With the purpose of cutting the factor of "severe living conditions, companies equip for miners saunas and recreational facilities. Every mine has rooms with UV lamps, where miners could compensate light shortage, and plants seem to grow in every office and room.
People, working in the Arctic, also organize their life in those conditions. According to Alexei Molokovsky, at the year-round base on the Alexandra Land, the staff have organized a fitness facility, have the Internet access and television broadcast.
While it is not really a problem to find people, ready to work in the North on the rotation basis, finding those prepared to live and work there permanently is a big deal. Norilsk’s authorities say in 2012 they launched a program to attract specialists in the professions, where the region experiences certain shortage, - teachers and doctors. Under that program, the invited specialists are paid money for moving the families, the authorities offer housing and a one-off allowance of 100,000 rubles ($1,700), and a kindergarten for children.
Meanwhile, experts tell TASS attracting human resources cannot be solved by only high wages -local authorities should focus on development of social infrastructures. A member of the State Council on the Arctic’s development, Nornickel’s Vice President Elena Bezdenezhnykh says the authorities should organize comfortable favorable environment. "Any person, living in the Arctic, wants to have a cinema, to go out, to use good transport," she said.
Legislator Grigory Ledkov agrees, adding - instead of building new infrastructures, the authorities should rather develop the existing ones. "They should solve the problem of outdated housing, of lacking kindergartens. Do not build new villages for the rotation workers - rather develop the existing ones," he said.

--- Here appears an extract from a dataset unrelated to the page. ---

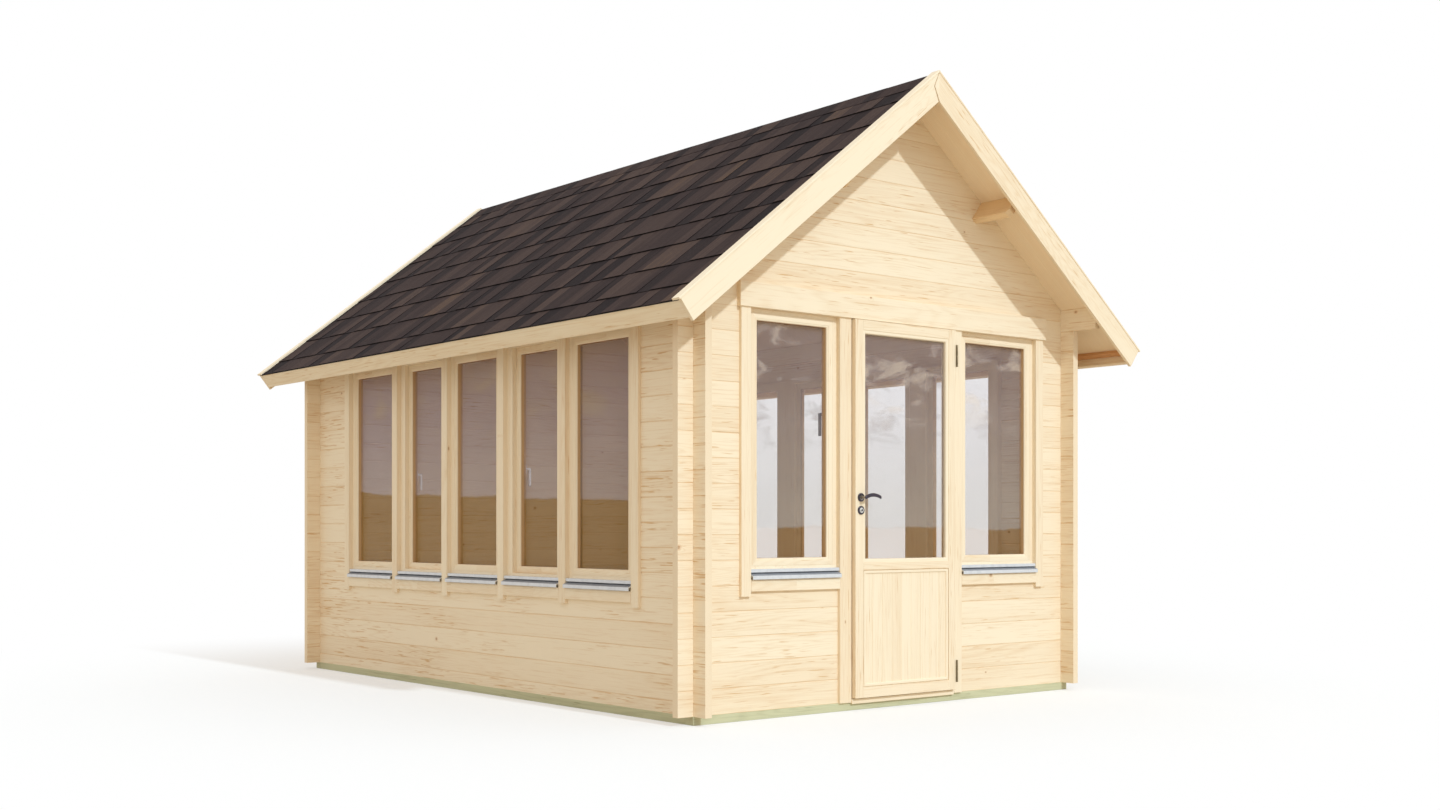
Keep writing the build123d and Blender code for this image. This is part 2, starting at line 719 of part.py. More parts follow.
# Hinges: the lower knuckles and pins on the frame's side, the upper knuckles on the leaf
hinge_x = door_bay[1] - leaf_gap / 2
hinge_out = leaf_face + hinge_radius + hinge_play
with BuildPart() as frame_hinges:
    for base in hinge_levels:
        knuckle_top = base + hinge_length / 2 - hinge_play / 2
        board(front_plane, (door_bay[1] - hinge_flap, door_bay[1]), (base, knuckle_top), (0, hinge_out))
        with BuildSketch(Plane.XY.offset(base)):
            with Locations((hinge_x, front_face - hinge_out)):
                Circle(hinge_radius)
        extrude(amount=knuckle_top - base)
        with BuildSketch(Plane.XY.offset(base)):
            with Locations((hinge_x, front_face - hinge_out)):
                Circle(hinge_pin_radius)
        extrude(amount=hinge_length)
frame_hinges.part.label = "frame_hinges"
export_step(frame_hinges.part, "parts/frame_hinges.step")

with BuildPart() as leaf_hinges:
    for base in hinge_levels:
        knuckle_base = base + hinge_length / 2 + hinge_play / 2
        flap_levels = (knuckle_base, base + hinge_length)
        board(front_plane, (leaf_span[1], leaf_span[1] + hinge_flap), flap_levels, (leaf_standoff, hinge_out))
        with BuildSketch(Plane.XY.offset(knuckle_base)):
            with Locations((hinge_x, front_face - hinge_out)):
                Circle(hinge_radius)
        extrude(amount=base + hinge_length - knuckle_base)
        with BuildSketch(Plane.XY.offset(knuckle_base)):
            with Locations((hinge_x, front_face - hinge_out)):
                Circle(hinge_pin_radius + hinge_pin_play)
        extrude(amount=base + hinge_length - knuckle_base, mode=Mode.SUBTRACT)
leaf_hinges.part.label = "leaf_hinges"
export_step(leaf_hinges.part, "parts/leaf_hinges.step")

# Purlins: at the ridge and half-way down each slope, with bevelled ends under the overhangs
with BuildPart() as purlins:
    along_building(ridge_purlin_outline(), plate_y)
    for side in (-1, 1):
        along_building(side_purlin_outline(side), plate_y)
    for ends in (purlins.edges().group_by(Axis.Y)[0], purlins.edges().group_by(Axis.Y)[-1]):
        middle_edge = ends.filter_by(Axis.X).sort_by(Axis.Z)[0]
        left_edge = ends.filter_by(lambda edge: edge.center().X < -purlin_depth).sort_by(Axis.Z)[0]
        right_edge = ends.filter_by(lambda edge: edge.center().X > purlin_depth).sort_by(Axis.Z)[0]
        chamfer([middle_edge, left_edge, right_edge], purlin_bevel)
purlins.part.label = "purlins"
export_step(purlins.part, "parts/purlins.step")

# Roof: boards, shingles and a ridge strip between the barge boards of the two gables
shingle_top = roof_board + shingle_layer
for side, hand in ((-1, "left"), (1, "right")):
    with BuildPart() as roof_boards:
        along_building(slope_layer((0.0, roof_board), slope_length - fascia_board, side), deck_y)
    roof_boards.part.label = f"roof_boards_{hand}"
    export_step(roof_boards.part, f"parts/roof_boards_{hand}.step")

    with BuildPart() as shingles:
        along_building(slope_layer((roof_board, shingle_top), slope_length + shingle_overhang, side), deck_y)
    shingles.part.label = f"shingles_{hand}"
    export_step(shingles.part, f"parts/shingles_{hand}.step")

cap_front_y = (barge_front_y[0] - cap_lip, barge_front_y[0] - cap_lip + cap_width)
cap_back_y = (barge_back_y[1] + cap_lip - cap_width, barge_back_y[1] + cap_lip)
with BuildPart() as ridge_strip:
    strip_top = shingle_top + ridge_strip_thickness
    for side in (-1, 1):
        along_building(slope_layer((shingle_top, strip_top), ridge_strip_width, side), (cap_front_y[1], cap_back_y[0]))
ridge_strip.part.label = "ridge_strip"
export_step(ridge_strip.part, "parts/ridge_strip.step")

with BuildPart() as fascia_boards:
    fascia_lifts = (roof_board - fascia_depth, roof_board)
    for side in (-1, 1):
        along_building(slope_box((slope_length - fascia_board, slope_length), fascia_lifts, side), deck_y)
fascia_boards.part.label = "fascia_boards"
export_step(fascia_boards.part, "parts/fascia_boards.step")

with BuildPart() as eave_battens:
    batten_run = slope_length - fascia_board
    for side in (-1, 1):
        along_building(slope_box((batten_run - batten_width, batten_run), (-batten_depth, 0.0), side), deck_y)
eave_battens.part.label = "eave_battens"
export_step(eave_battens.part, "parts/eave_battens.step")

# Barge boards: seen from outside, the joint at the ridge has its kink on the left
barge_low = shingle_top - barge_depth
kink_level = (ridge_point(barge_low)[1] + ridge_point(shingle_top)[1]) / 2
for end, y_span, kink_x in (("front", barge_front_y, -barge_kink), ("back", barge_back_y, barge_kink)):
    for side, hand in ((-1, "left"), (1, "right")):
        with BuildPart() as barge:
            barge_outline = slope_layer((barge_low, shingle_top), slope_length, side)
            along_building(barge_outline + [(kink_x, kink_level)], y_span)
        barge.part.label = f"{end}_barge_{hand}"
        export_step(barge.part, f"parts/{end}_barge_{hand}.step")

for end, y_span in (("front", cap_front_y), ("back", cap_back_y)):
    with BuildPart() as caps:
        for side in (-1, 1):
            along_building(slope_layer((shingle_top, shingle_top + cap_thickness), slope_length + cap_lip, side), y_span)
        block((-cap_joint, cap_joint), y_span, (soffit_apex, soffit_apex + barge_depth), Mode.SUBTRACT)
    caps.part.label = f"{end}_caps"
    export_step(caps.part, f"parts/{end}_caps.step")
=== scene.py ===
"""A garden room of crossed spruce logs under a steep shingled roof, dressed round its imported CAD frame.

X runs along the front wall to the right, Y runs from the front to the back, and Z is up. Lengths are metres.
Each sub-assembly is a class: its fields are sizes, and its methods make meshes and dress them.
"""

import logging
import math
from dataclasses import dataclass, replace
from enum import Enum
from typing import Any, Iterable, NamedTuple, Protocol, Sequence

import bpy
import numpy as np
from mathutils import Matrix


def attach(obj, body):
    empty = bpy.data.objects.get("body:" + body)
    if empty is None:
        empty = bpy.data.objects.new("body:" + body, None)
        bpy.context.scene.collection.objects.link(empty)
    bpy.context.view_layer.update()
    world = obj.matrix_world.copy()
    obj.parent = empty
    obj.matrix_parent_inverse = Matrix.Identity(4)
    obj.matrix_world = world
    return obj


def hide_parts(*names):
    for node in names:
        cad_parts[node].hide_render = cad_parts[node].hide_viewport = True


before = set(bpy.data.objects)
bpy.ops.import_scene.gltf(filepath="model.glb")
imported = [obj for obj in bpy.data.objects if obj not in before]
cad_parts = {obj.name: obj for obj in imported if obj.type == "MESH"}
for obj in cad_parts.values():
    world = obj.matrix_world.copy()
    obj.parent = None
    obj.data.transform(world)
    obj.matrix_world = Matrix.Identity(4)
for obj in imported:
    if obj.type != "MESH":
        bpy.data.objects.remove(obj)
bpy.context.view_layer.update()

log = logging.getLogger("garden_room")

Colour = tuple[float, float, float]
Settings = dict[str | int, Any]

# The frame's main planes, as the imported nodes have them
FRONT_FACE = -2.190
HALF_WIDTH = 1.500
PITCH = math.radians(38.0)
SOFFIT_APEX = 3.532
LOG_HEIGHT = 0.134
FRONT_JOINT = 0.179
SIDE_JOINT = 0.112


def srgb(red: int, green: int, blue: int) -> Colour:
    """Turn a colour as it is seen on screen, 0 to 255, into the linear values that a shader takes.

    Args:
        red: Its red.
        green: Its green.
        blue: Its blue.

    Returns:
        The linear colour.
    """
    seen = np.array([red, green, blue]) / 255.0
    linear = np.where(seen <= 0.04045, seen / 12.92, ((seen + 0.055) / 1.055) ** 2.4)
    return tuple(float(value) for value in linear)


# ---------------------------------------------------------------- shader graphs


class Wire:
    """The output socket of a node. Arithmetic on it adds Math nodes."""

    def __init__(self, graph: "Graph", socket: bpy.types.NodeSocket) -> None:
        """Keep the graph that the socket is in."""
        self.graph, self.socket = graph, socket

    def math(self, operation: str, *others: "Wire | float", clamp: bool = False) -> "Wire":
        """Add a Math node that takes this socket first, and then the other values or links."""
        return self.graph.maths(operation, self, *others, clamp=clamp)

    def __add__(self, other: "Wire | float") -> "Wire":
        """Sum."""
        return self.math("ADD", other)

    __radd__ = __add__

    def __sub__(self, other: "Wire | float") -> "Wire":
        """Difference."""
        return self.math("SUBTRACT", other)

    def __rsub__(self, other: float) -> "Wire":
        """Difference from a number."""
        return self.graph.maths("SUBTRACT", other, self)

    def __mul__(self, other: "Wire | float") -> "Wire":
        """Product."""
        return self.math("MULTIPLY", other)

    __rmul__ = __mul__

    def __truediv__(self, other: "Wire | float") -> "Wire":
        """Quotient."""
        return self.math("DIVIDE", other)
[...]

Quite often, in the north, people are using weird methods to find specialists. A school in Taimyr’s Volochanka, where a few hundred live, was always short of teachers. Most often, teachers would work for an academic year to leave for the mainland immediately after it is over. A similar situation happened in spring, when children remained there without teachers of Mathematics and English.
No replacement seemed available. Social networks turned out to be very handy, as the school’s Director Denis Terebikhin and the pupils posted appeals there.
"Teachers of English and Mathematics, we are waiting for you. We are good children, we, like you, also live in Russia and want to get good education. Come here! The school’s director says the wages are good," this and similar posts with children’s pictures on Facebook received hundreds responses.
The director says, dozens CVs flew to his e-mail box from across Russia, a few applications arrived even from Europe and Israel. Thus, the school in Volochanka welcomed new teachers: of Mathematics and of English - Ivan and Valentina Kazynchakovs from Khakassia, a teacher of Russian Elizaveta Barkharova and a teacher of Physics from Togliatti Artem Ruban.